- [GIVEN ENTRIES]
::::
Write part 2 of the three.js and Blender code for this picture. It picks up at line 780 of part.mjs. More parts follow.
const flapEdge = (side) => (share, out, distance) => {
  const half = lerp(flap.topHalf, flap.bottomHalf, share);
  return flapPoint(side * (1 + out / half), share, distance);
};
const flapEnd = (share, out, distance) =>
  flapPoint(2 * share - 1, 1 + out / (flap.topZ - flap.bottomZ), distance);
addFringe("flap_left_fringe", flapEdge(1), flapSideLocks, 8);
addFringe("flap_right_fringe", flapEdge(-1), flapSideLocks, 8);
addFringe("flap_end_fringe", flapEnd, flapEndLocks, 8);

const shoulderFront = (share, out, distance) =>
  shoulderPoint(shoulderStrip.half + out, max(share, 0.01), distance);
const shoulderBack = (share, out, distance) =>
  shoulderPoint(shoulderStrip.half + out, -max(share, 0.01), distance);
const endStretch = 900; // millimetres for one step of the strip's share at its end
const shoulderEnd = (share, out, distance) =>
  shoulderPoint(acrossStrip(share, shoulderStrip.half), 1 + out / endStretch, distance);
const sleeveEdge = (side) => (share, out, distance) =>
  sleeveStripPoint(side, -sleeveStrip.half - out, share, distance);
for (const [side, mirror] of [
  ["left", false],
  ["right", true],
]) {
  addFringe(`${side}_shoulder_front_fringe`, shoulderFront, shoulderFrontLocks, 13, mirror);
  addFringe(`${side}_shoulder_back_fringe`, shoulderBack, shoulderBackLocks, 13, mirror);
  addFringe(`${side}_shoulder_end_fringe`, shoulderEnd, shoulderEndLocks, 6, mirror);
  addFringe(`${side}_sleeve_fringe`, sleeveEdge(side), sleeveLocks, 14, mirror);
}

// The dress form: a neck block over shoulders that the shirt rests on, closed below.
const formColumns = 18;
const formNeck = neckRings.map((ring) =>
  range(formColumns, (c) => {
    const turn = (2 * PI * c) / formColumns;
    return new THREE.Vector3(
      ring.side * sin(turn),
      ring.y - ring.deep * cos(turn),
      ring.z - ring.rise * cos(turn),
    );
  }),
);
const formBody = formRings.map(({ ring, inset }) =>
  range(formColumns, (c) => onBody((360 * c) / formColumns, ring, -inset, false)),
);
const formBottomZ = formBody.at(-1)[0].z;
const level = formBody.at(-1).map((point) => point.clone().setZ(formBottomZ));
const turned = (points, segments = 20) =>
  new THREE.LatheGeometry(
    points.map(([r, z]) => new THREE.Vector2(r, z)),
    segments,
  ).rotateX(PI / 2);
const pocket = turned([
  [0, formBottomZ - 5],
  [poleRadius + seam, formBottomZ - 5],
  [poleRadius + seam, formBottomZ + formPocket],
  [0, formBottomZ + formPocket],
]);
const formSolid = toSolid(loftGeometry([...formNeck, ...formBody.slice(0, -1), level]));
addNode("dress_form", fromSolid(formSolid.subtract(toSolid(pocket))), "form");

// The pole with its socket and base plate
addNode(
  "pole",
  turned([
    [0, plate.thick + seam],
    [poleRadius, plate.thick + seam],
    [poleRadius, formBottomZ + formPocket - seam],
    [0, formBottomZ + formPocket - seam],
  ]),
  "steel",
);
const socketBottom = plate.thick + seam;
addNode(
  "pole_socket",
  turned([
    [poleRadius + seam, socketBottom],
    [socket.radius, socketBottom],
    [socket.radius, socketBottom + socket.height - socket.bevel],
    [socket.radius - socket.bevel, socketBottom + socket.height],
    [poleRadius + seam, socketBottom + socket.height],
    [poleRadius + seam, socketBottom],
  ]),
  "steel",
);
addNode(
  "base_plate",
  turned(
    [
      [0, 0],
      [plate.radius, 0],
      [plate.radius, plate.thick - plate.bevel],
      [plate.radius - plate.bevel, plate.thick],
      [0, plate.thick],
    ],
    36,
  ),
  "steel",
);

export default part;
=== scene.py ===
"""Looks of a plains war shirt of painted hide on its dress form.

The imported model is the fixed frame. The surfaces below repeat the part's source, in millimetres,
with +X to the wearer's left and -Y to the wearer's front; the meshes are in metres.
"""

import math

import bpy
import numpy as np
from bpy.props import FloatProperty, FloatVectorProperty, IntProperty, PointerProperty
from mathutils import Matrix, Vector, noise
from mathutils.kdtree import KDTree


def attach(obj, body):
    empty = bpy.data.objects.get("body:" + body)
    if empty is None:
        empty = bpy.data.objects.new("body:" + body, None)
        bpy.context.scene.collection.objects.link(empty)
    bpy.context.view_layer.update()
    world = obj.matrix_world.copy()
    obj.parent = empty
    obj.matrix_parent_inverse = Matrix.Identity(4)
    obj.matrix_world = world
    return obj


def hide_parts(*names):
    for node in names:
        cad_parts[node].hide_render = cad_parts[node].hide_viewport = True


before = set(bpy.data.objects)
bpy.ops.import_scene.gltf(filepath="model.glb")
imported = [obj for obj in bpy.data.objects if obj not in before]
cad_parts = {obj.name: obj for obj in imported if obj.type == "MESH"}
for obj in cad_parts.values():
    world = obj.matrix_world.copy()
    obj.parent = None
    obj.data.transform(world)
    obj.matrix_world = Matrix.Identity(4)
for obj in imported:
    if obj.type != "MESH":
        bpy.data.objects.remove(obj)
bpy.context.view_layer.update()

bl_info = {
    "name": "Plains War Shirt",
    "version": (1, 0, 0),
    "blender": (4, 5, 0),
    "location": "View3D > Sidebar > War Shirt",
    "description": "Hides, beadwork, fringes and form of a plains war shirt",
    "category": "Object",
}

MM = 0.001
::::
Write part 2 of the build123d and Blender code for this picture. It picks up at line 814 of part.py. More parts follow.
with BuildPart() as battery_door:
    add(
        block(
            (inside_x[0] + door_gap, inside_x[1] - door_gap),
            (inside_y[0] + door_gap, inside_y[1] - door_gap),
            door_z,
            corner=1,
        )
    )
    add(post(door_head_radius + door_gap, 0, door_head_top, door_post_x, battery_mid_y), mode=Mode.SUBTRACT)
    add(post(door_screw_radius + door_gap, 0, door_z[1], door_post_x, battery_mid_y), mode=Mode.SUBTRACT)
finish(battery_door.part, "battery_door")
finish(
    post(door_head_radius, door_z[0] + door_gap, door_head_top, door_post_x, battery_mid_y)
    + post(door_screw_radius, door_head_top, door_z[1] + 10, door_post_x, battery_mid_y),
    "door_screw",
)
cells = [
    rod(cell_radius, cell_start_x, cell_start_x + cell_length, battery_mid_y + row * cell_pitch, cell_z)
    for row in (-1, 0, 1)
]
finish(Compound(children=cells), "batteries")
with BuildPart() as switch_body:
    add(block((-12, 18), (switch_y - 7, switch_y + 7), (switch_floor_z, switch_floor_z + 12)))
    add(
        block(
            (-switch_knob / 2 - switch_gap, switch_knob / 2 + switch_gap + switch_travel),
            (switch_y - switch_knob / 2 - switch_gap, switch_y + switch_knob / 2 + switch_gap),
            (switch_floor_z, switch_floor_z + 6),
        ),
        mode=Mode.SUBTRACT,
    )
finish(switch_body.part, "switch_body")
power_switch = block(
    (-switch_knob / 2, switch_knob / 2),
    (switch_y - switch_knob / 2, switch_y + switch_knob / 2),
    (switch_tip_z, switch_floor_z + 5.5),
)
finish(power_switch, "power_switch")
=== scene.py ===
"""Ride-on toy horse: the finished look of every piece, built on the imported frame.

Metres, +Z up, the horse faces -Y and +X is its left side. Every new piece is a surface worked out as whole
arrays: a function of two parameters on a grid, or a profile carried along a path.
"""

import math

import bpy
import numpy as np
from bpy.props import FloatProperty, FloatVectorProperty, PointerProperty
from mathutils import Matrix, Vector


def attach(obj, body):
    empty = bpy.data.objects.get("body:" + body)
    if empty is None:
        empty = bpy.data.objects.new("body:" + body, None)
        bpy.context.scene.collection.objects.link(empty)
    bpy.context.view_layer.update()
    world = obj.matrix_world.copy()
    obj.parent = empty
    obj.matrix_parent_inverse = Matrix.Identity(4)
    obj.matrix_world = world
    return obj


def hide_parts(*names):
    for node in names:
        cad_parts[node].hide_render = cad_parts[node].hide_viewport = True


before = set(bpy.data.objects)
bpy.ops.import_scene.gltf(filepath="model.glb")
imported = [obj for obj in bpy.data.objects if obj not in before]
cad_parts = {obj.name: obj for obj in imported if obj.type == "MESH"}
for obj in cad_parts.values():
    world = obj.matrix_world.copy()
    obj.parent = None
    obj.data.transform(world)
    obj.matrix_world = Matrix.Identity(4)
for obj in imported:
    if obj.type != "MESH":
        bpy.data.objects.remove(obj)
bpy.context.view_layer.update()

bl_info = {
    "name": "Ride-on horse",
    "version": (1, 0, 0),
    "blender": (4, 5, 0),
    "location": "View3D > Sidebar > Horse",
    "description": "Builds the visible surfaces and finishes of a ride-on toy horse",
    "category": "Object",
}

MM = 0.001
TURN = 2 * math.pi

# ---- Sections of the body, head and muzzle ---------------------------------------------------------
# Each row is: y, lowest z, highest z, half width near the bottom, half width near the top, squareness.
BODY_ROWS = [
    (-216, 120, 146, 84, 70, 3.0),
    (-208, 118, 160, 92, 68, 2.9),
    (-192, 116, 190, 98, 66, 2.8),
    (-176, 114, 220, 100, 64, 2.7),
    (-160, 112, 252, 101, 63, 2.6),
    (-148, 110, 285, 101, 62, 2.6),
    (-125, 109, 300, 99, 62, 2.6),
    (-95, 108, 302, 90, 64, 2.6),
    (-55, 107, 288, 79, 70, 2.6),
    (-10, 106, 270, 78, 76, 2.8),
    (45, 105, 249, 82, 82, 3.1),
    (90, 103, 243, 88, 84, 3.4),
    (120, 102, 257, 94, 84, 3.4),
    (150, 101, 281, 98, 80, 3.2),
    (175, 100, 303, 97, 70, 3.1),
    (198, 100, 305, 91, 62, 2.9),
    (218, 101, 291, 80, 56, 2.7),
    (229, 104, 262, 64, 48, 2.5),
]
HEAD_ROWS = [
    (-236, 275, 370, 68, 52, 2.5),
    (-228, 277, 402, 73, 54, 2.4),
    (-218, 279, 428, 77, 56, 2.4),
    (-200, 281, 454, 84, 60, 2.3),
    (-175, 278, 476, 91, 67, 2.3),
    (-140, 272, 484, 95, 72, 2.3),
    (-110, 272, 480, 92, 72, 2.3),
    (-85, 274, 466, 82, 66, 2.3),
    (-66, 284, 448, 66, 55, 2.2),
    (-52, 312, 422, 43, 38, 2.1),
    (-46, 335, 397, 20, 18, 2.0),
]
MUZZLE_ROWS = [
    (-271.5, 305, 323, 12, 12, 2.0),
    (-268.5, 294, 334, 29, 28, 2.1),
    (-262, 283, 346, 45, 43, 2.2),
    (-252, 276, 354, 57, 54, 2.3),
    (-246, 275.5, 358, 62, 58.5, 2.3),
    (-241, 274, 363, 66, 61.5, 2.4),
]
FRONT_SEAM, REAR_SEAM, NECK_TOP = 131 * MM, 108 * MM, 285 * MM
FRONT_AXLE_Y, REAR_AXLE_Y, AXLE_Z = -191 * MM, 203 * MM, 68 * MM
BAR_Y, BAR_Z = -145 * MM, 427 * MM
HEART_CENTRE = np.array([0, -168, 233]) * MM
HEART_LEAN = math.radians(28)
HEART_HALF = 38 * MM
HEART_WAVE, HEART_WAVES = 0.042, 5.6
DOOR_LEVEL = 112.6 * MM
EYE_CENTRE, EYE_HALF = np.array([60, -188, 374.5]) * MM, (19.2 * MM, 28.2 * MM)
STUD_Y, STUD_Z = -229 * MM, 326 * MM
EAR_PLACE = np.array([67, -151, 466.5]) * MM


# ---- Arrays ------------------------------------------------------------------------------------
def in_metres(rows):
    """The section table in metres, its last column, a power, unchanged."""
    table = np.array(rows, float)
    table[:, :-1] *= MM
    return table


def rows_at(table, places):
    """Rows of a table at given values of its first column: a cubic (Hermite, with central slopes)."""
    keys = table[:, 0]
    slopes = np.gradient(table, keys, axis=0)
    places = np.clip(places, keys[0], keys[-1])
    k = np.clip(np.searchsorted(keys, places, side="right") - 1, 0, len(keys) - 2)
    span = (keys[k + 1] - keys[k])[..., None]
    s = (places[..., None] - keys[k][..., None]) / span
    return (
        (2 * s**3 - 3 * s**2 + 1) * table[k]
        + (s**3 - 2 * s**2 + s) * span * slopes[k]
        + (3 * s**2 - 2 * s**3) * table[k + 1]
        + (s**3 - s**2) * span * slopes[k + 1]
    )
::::
- [REQUIRED WORK]
Extract exactly and only the span of lines that begins at the line containing "Write part 2 of the three.js" and ends at the line containing "flapEnd, flapEndLocks, 8);".

- [EXERCISE ANSWER]
Write part 2 of the three.js and Blender code for this picture. It picks up at line 780 of part.mjs. More parts follow.
const flapEdge = (side) => (share, out, distance) => {
  const half = lerp(flap.topHalf, flap.bottomHalf, share);
  return flapPoint(side * (1 + out / half), share, distance);
};
const flapEnd = (share, out, distance) =>
  flapPoint(2 * share - 1, 1 + out / (flap.topZ - flap.bottomZ), distance);
addFringe("flap_left_fringe", flapEdge(1), flapSideLocks, 8);
addFringe("flap_right_fringe", flapEdge(-1), flapSideLocks, 8);
addFringe("flap_end_fringe", flapEnd, flapEndLocks, 8);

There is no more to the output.